Solusi Menghadapi Israel
Oleh karenanya, menghadapi Israel tidak cukup dengan memboikot atau dengan menolak tim olahraganya saja. Juga bukan dengan melakukan normalisasi sebagaimana yang dilakukan Bahrain, Turki, Mesir, maupun Uni Emirat Arab. Normalisasi artinya ada hubungan diplomatik. Sebuah kata yang seolah indah, tapi itu sebuah pengkhianatan yang menyakitkan dari negeri-negeri Islam terhadap saudara sesama muslim. Di saat saudaranya diperangi, malah berdamai dengan penjajah.

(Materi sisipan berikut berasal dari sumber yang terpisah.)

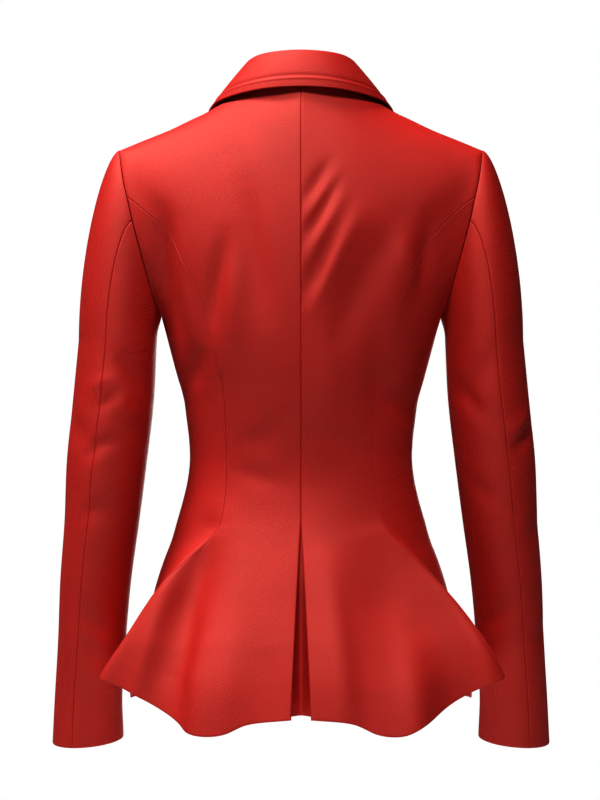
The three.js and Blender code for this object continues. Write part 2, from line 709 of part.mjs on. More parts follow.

Selain itu, menghadapi Israel juga tidak dengan berpegang pada solusi dua negara (Two-state solution) sebagaimana yang pernah disampaikan Menteri Luar Negeri Retno Marsudi. Karena, Israel hanya pendatang yang tak diundang bagi Palestina. Tidak layak Israel mendapat hak wilayah Palestina yang sudah menjadi sebuah negara yang sah.
Namun, solusi menghadapi Israel adalah mengusir mereka dengan jihad fii sabilillah. Hal ini sudah dicontohkan Umar bin Khattab dan Abu Bakar Ash-Shiddiq. Dengan puluhan ribu tentara muslim, mampu mengalahkan ratusan ribu tentara Romawi dan membebaskan Al-Quds termasuk Palestina. Juga sudah dicontohkan Panglima Salahudin Al-Ayyubi yang membebaskan Al-Quds dari serangan tentara Salib.
Adapun strategi besar yang harus dilakukan adalah, penyatuan kembali umat Islam. Mengganti sistem pemerintahan yang berasal dari penjajah dengan sistem Islam. Serta mengganti pemimpin boneka yang menjadi antek penjajah. Hanya dengan ini penjajahan di muka bumi bisa dihapuskan.
Jadi, kapan pun kedatangan zionis Israel haruslah ditolak. Umat Islam harus punya komitmen menyelesaikan kekejaman Israel hanya dengan jihad dan persatuan kaum muslimin. Bukan dengan diplomasi ataupun mencari solusi dua negara.